The exercise:
In the listing that follows, count the lines holding the word "code" and report only that number.
- - - - -
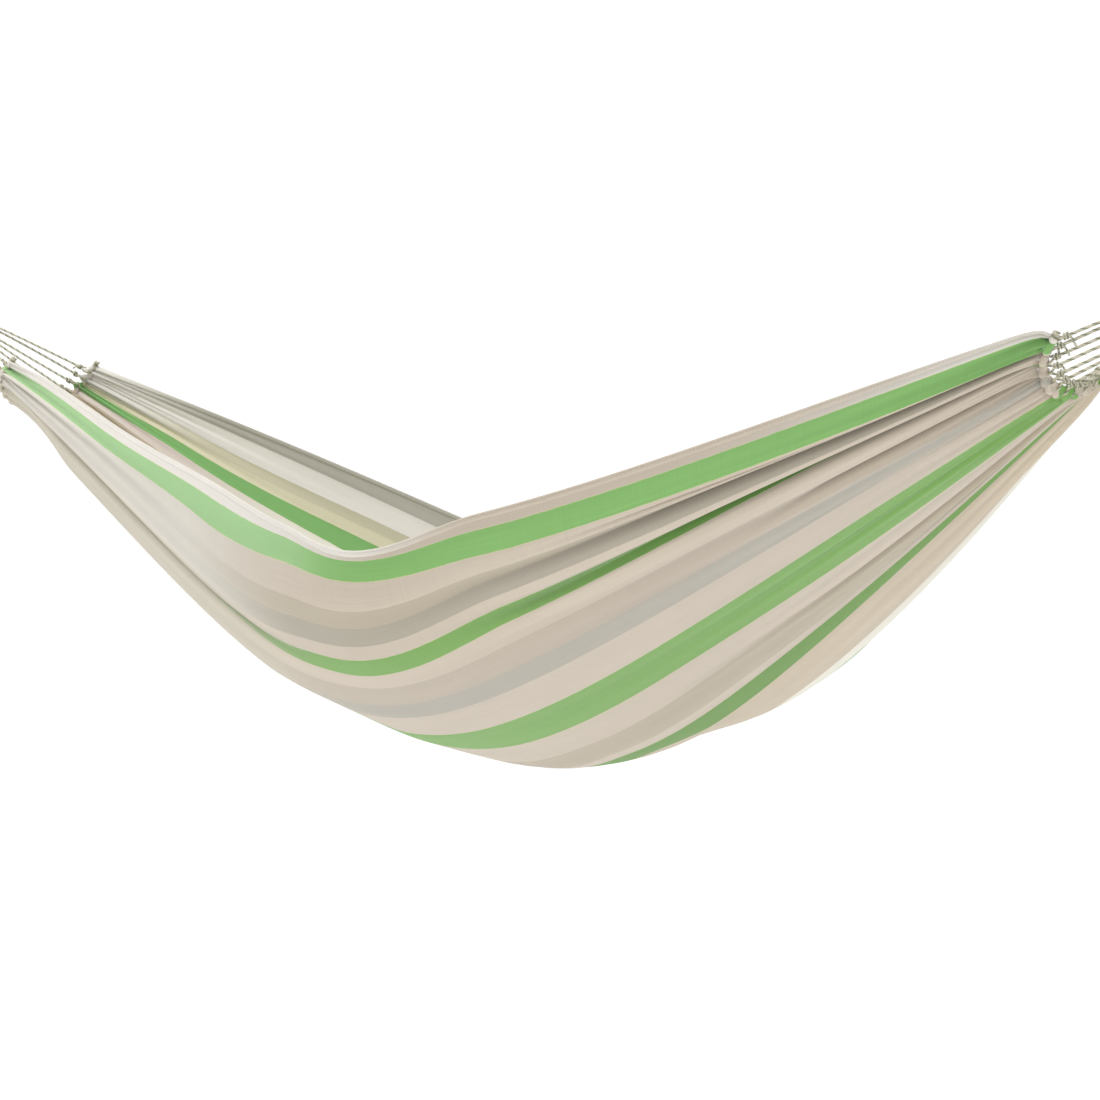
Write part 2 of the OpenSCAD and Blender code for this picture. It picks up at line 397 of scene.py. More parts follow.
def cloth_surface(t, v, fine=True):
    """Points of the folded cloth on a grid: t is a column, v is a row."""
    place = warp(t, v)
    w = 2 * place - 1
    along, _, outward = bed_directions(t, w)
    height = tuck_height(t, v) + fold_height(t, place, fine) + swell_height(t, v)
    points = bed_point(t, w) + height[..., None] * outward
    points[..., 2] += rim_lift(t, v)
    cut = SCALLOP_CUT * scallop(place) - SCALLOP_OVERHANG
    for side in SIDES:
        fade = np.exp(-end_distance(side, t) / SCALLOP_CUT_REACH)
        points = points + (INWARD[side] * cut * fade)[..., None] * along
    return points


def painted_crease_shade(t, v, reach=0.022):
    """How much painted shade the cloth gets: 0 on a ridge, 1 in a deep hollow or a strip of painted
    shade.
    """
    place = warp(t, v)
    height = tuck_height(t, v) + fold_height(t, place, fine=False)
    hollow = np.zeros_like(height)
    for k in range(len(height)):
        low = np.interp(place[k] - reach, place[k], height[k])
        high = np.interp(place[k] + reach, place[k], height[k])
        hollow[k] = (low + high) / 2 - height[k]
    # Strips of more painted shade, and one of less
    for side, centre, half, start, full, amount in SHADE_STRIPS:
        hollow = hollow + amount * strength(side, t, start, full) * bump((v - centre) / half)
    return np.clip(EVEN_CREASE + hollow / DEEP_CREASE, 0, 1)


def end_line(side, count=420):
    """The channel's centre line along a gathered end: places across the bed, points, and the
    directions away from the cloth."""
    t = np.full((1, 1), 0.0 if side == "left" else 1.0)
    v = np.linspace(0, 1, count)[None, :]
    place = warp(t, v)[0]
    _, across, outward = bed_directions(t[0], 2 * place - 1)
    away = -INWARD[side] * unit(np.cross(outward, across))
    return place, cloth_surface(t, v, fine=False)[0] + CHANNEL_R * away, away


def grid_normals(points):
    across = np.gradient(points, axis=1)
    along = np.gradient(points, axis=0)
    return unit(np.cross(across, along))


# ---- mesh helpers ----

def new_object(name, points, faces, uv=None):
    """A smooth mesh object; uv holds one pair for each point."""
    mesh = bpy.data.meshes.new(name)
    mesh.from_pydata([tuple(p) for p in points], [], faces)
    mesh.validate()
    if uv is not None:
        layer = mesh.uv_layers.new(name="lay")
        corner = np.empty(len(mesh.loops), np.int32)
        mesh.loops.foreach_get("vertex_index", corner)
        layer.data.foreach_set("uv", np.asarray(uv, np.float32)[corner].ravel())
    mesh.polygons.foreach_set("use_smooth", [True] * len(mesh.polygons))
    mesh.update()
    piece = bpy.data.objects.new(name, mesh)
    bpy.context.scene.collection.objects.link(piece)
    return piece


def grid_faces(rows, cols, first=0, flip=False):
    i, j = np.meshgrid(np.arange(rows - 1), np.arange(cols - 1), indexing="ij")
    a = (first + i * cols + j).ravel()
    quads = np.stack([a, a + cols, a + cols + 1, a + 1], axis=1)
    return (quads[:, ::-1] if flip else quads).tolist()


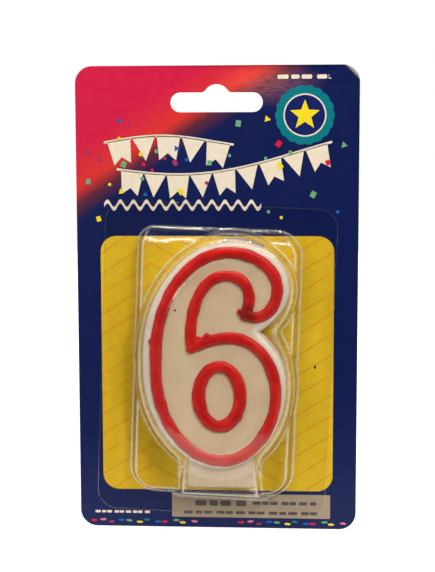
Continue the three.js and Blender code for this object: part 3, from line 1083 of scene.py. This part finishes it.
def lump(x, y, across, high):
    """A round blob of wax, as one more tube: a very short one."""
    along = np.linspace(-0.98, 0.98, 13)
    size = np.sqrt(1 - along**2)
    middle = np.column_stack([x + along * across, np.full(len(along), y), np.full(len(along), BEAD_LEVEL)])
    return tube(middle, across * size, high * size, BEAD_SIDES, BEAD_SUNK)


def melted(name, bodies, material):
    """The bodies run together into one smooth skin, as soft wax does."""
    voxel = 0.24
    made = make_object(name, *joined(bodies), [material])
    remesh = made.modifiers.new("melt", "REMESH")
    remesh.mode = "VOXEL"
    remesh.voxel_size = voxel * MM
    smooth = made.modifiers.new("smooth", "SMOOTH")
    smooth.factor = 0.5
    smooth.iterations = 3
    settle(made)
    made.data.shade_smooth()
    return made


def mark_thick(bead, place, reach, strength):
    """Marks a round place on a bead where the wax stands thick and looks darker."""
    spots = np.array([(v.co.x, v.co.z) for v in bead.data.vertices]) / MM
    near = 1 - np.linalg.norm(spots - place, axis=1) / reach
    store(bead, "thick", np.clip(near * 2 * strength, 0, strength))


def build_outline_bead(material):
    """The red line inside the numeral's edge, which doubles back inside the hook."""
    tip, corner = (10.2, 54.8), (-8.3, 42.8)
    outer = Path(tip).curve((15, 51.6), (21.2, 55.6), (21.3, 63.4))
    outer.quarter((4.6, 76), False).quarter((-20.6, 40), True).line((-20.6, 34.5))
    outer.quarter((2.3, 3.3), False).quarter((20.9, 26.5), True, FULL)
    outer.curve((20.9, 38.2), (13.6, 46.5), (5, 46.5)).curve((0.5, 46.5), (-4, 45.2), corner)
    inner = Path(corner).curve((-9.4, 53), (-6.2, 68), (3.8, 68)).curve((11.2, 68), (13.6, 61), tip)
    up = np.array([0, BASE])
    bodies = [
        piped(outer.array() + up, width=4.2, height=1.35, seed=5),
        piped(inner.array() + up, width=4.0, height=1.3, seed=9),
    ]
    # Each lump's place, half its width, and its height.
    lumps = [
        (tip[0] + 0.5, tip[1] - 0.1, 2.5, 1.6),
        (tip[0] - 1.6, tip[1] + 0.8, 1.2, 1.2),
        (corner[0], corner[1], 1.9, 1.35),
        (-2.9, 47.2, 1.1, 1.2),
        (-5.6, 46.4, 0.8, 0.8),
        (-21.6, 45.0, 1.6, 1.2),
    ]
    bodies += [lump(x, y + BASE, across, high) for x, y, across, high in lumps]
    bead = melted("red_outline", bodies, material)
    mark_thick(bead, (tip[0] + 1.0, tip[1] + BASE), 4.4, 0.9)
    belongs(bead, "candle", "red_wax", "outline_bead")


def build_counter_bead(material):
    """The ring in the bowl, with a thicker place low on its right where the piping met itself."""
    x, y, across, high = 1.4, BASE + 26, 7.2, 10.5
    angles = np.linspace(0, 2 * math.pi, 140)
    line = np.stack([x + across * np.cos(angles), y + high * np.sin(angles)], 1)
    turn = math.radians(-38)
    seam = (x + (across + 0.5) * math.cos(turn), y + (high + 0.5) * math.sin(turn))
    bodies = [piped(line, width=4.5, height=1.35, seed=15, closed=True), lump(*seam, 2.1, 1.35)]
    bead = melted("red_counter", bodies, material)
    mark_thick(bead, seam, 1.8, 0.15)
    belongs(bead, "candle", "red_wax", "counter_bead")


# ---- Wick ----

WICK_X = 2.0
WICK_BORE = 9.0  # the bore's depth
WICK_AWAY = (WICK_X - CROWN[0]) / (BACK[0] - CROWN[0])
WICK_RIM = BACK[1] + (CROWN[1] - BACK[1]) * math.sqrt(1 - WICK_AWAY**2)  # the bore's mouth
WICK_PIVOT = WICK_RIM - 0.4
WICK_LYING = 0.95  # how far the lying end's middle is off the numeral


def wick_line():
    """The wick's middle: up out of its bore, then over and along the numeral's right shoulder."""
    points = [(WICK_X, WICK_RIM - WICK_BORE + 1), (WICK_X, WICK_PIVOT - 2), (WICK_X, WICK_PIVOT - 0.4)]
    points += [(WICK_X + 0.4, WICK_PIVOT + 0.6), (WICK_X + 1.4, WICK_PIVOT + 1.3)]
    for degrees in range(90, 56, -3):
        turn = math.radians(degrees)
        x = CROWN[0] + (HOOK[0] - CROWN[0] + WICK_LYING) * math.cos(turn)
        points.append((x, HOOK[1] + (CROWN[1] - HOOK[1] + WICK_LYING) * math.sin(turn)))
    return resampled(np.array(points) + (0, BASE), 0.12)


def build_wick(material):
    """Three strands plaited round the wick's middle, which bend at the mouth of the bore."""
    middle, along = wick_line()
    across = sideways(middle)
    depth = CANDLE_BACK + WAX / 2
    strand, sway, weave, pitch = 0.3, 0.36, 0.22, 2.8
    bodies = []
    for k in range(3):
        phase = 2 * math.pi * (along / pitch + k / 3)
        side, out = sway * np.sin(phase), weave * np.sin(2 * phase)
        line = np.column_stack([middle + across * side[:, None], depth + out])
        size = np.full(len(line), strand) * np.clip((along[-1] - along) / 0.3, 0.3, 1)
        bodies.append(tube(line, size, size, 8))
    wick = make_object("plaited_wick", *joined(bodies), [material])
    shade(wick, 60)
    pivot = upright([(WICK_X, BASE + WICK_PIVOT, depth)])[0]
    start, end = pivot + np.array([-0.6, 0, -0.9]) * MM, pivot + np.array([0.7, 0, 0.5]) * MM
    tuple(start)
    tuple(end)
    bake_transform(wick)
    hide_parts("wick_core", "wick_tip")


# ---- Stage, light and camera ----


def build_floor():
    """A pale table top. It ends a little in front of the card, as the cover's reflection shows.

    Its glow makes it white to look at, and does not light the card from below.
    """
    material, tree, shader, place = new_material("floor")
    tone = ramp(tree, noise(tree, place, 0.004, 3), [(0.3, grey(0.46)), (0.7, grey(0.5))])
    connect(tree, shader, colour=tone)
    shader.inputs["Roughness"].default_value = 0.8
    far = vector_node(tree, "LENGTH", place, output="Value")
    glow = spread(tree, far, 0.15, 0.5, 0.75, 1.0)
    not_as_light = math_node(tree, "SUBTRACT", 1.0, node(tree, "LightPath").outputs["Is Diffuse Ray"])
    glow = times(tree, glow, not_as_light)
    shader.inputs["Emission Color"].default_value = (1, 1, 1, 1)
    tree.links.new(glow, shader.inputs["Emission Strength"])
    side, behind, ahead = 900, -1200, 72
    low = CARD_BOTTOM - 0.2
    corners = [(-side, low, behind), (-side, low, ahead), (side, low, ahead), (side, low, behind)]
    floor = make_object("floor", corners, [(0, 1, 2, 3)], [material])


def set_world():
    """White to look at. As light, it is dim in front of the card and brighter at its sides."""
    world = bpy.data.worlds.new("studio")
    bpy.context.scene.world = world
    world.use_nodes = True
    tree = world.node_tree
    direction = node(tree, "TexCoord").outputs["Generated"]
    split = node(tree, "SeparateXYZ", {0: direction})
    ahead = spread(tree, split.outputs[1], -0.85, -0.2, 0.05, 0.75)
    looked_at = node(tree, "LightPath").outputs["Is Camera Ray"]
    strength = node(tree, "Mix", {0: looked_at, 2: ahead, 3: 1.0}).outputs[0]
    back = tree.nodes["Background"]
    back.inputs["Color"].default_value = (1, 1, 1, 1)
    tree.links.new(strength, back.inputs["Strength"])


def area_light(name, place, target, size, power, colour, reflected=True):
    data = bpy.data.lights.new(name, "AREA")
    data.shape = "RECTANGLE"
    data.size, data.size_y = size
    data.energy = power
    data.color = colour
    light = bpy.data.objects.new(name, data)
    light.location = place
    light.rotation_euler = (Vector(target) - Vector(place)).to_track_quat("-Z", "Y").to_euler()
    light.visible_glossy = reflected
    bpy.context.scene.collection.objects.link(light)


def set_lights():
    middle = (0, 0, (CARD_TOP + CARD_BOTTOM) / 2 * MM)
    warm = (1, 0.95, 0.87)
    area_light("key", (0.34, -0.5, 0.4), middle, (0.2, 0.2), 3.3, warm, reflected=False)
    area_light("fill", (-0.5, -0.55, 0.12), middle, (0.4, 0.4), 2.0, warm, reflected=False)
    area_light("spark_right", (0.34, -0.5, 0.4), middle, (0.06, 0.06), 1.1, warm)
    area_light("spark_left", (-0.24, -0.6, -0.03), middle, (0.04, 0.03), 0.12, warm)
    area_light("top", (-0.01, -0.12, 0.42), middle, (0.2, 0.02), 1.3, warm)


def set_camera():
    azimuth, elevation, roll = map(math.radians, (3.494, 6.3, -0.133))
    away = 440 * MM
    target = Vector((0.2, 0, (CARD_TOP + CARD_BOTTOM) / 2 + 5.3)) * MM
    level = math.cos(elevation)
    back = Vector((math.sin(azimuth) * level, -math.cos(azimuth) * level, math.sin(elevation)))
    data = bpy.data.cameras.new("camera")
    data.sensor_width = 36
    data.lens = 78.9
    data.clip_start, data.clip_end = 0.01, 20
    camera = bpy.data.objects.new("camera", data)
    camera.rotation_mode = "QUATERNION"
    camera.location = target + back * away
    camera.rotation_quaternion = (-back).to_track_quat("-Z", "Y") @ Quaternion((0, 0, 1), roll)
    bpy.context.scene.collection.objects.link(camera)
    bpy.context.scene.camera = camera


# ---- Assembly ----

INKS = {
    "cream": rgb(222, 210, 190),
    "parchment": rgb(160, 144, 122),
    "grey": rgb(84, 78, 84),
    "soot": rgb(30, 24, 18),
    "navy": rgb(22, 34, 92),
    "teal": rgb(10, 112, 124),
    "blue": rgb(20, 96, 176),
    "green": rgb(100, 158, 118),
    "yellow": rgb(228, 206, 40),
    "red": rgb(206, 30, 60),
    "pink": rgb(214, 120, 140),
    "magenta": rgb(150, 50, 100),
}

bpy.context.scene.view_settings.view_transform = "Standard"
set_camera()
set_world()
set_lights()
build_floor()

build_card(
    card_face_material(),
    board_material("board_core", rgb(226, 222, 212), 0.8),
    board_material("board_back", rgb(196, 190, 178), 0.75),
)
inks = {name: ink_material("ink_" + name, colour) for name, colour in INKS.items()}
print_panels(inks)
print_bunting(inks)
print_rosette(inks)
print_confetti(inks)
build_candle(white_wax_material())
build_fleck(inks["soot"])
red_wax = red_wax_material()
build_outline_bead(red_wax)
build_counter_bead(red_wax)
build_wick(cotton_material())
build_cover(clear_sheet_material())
- - - - -
Response to this exercise:
2